Rambling Thoughts About the "Imago Dei"

       What does it mean that human beings were made in the image of God? This is a question that has sparked many answers from many different theologians. A surface answer would be that it means that we somehow look like God physically, and this is still how many mistakenly understand the Scripture when it says in Genesis 1 that "haAdam," male and female, was made in the image of God. Thing is, our physical bodies are clearly animal in nature, and research scientists today can trace that lineage of evolution back millions of years to creatures which don't resemble human beings in any way. At some point, all animals on Earth, human beings included, share a common ancestor. Our bodies are very much of these four dimensions, of this space and this timestream. Our thoughts even in trying to describe extra-dimensional realities are limited to the symbology and experiences of the four dimensions by which we are constrained because the physical, animal brain literally can't process anything more.

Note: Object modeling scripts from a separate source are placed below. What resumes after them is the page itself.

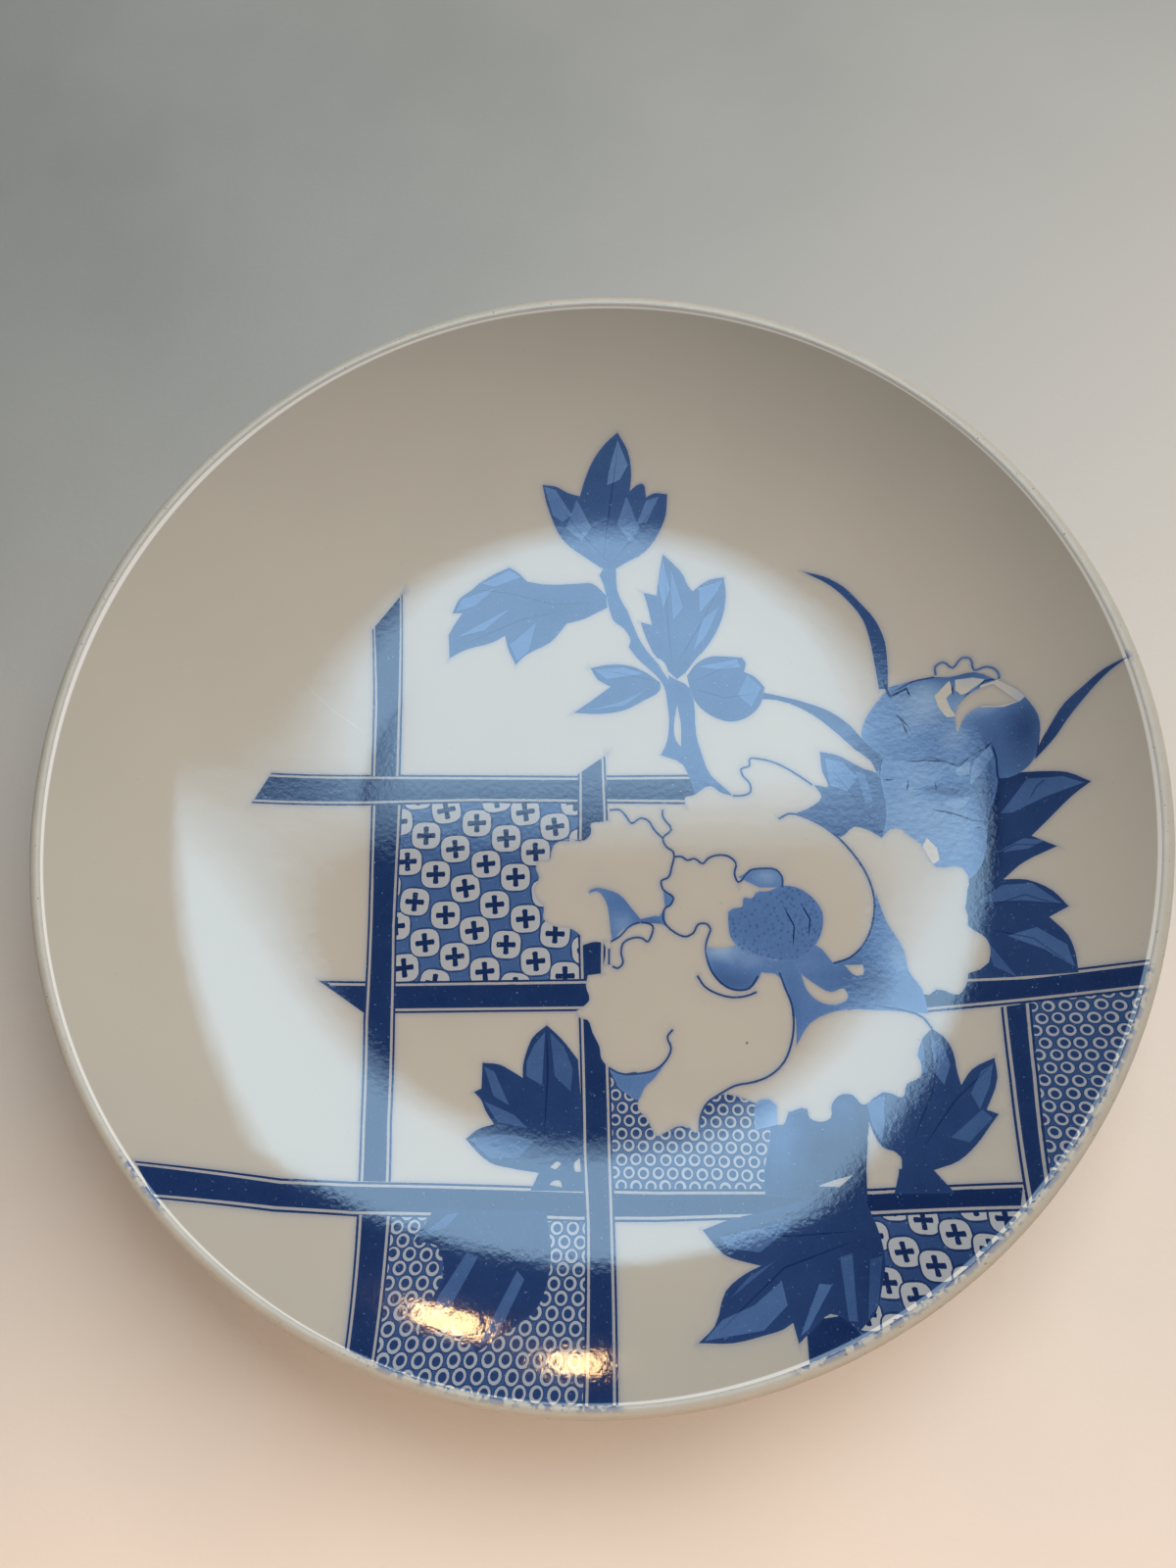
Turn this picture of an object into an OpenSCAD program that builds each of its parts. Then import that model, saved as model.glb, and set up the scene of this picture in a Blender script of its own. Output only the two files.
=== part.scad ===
// China dinner plate: a deep coupe-shaped porcelain dish on a turned foot ring, with an
// underglaze cobalt pattern of a garden fence, patterned panels, a peony, a bud and leaves.
// Origin: centre of the foot's resting edge, on the surface that the plate stands on. +Z up.
// The pattern is drawn in plan view, in millimetres, for a plate of pattern_d, and scales with it.

/* [Plate] */
// Outer diameter over the lip
plate_d = 305; // [290:1:320]
// Diameter of the flat floor inside
floor_d = 136; // [120:1:150]
// Height of the floor's glazed surface above the table
floor_z = 12.5; // [11:0.5:14]
// Radius of the wall's curve, from the flat floor up to the lip
wall_round = 117; // [114:0.5:117]
// Slope of the wall where it meets the lip, in degrees from horizontal
wall_slope = 43.5; // [42.5:0.1:43.5]
// Slope of the underside where it meets the lip, in degrees from horizontal
back_slope = 44.5; // [44:0.1:44.8]
// Radius of the rounded lip
lip_r = 2.1; // [1.8:0.1:2.4]

/* [Foot] */
// Outer diameter of the foot ring
foot_d = 170; // [160:1:176]
// Thickness of the foot ring
foot_t = 6.5; // [5:0.5:8]
// Width of the bare edge that the plate stands on
foot_land = 2.3; // [1.5:0.1:3]
// Height of the underside inside the foot ring
well_z = 6.5; // [6:0.1:7]
// Height above the table where the foot's glaze stops
bare_h = 2.2; // [1.8:0.1:3]

/* [Glaze and colour] */
// Thickness of the clear glaze
glaze_t = 0.35; // [0.25:0.05:0.5]
// How far a printed colour stands above the glaze around it
print_h = 0.05; // [0.03:0.01:0.1]
// Width of a pen line in the flower
pen_w = 0.6; // [0.5:0.1:0.9]

/* [Fence] */
// Width of the dark line along each edge of a bar
edge_w = 0.6; // [0.5:0.1:0.8]
// Width of the white line inside it
gap_w = 0.7; // [0.5:0.1:0.9]

/* [Hidden] */
$fn = 96;

plate_r = plate_d / 2;
floor_r = floor_d / 2;
foot_r = foot_d / 2;
pattern_d = 305;                       // the plate size that the pattern's points are drawn for
art = plate_d / pattern_d;
pattern_r = 148.9;                     // the pattern stops at the lip
arc_steps = 12;                        // straight steps in the wall's curve
lip_steps = 8;
smooth_steps = 3;                      // straight steps between two points of an outline
print_gap = 0.01;                      // clearance between two colours that meet
sliver = 0.08;                         // half the width of the narrowest strip that is kept
back_round = wall_round + 2;

white = [0.93, 0.92, 0.88];
clay = [0.86, 0.82, 0.75];
toasted = [0.76, 0.58, 0.42];
navy = [0.09, 0.15, 0.36];
mid_blue = [0.30, 0.42, 0.66];
leaf_blue = [0.17, 0.28, 0.55];
pale_blue = [0.45, 0.58, 0.77];

// ---- The plate's profile, as [radius, height] ----

function turn(a) = [sin(a), -cos(a)];
wall_foot = [floor_r, floor_z + wall_round] + wall_round * turn(wall_slope);
lip_x = plate_r - lip_r;
lip_z = wall_foot.y + (lip_x - lip_r * sin(wall_slope) - wall_foot.x) * tan(wall_slope)
    - lip_r * cos(wall_slope);
lip_c = [lip_x, lip_z];
back_end = lip_c + lip_r * turn(back_slope);
back_x = floor_r + back_round * sin(back_slope);
back_z = back_end.y - (back_end.x - back_x) * tan(back_slope) + back_round * cos(back_slope);

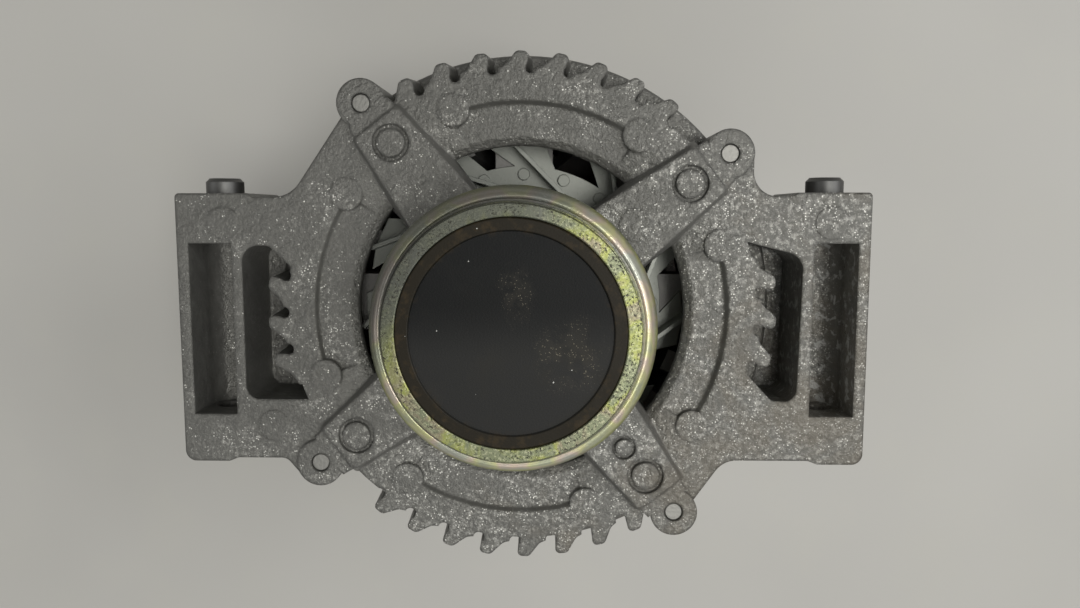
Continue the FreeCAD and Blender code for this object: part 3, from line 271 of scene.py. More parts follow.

     But what being made in the image of God tells us is that we, as human beings, are not our bodies. We are not the thoughts our brains come up with, or the sum of the things we experience in this life. We are not our names, our likes or dislikes, or anything else in this world with which we identify. We are not anything which can be corrupted, get sick, be hurt, or even die. All of these things can happen to a human body, but not to the consciousness which inhabits that body. The consciousness which is connected to or inhabits that body is like a person playing a computer RPG using an avatar such as in World of Warcraft or Skyrim. Many horrible things can happen to the avatar that will never touch the player themselves. The player may so identify with the character that it becomes truly traumatizing (though we would suggest that player was imbalanced if it did), but what happens to the avatar can never truly harm the player.

     So then how does this essentially immortal consciousness relate to a human being the image of God? God is the ultimate original, primal Consciousness. Every other consciousness derives from His. What separates each human consciousness from His is our own, individual free will. Our ability to choose differently and independently from what He would choose and do. The "substance" of it, for lack of a better word, is derived from His own Consciousness, but "programmed" in such a way to where we are volitionally autonomous. And this is something He will absolutely never revoke or take away, because to do so would destroy the unique individual consciousness much like wiping a hard drive or clearing the RAM in a computer would destroy the unique data therein. The RAM and Hard Drive of course still physically exist, but the program within is just gone. Our individual free will is precious to Him. This is why He guides, teaches, sometimes coerces, sometimes corners, but never involuntarily overrides a person's free will, never turns them into an automaton no matter how harmful their choices become.

     The human being's physical brain is malfunctioning, as I have written copiously about, but the "imago dei," the image of God that each human being genuinely is remains intact because nothing can actually harm it any more than anything can actually harm the Being from whom it derives. It can become confused with the self-identity which the malfunctioning mind creates, and so share in the suffering which the malfunctioning mind endures, but nothing can actually harm it, damage it, or remove it because the image of God is what each human being really is.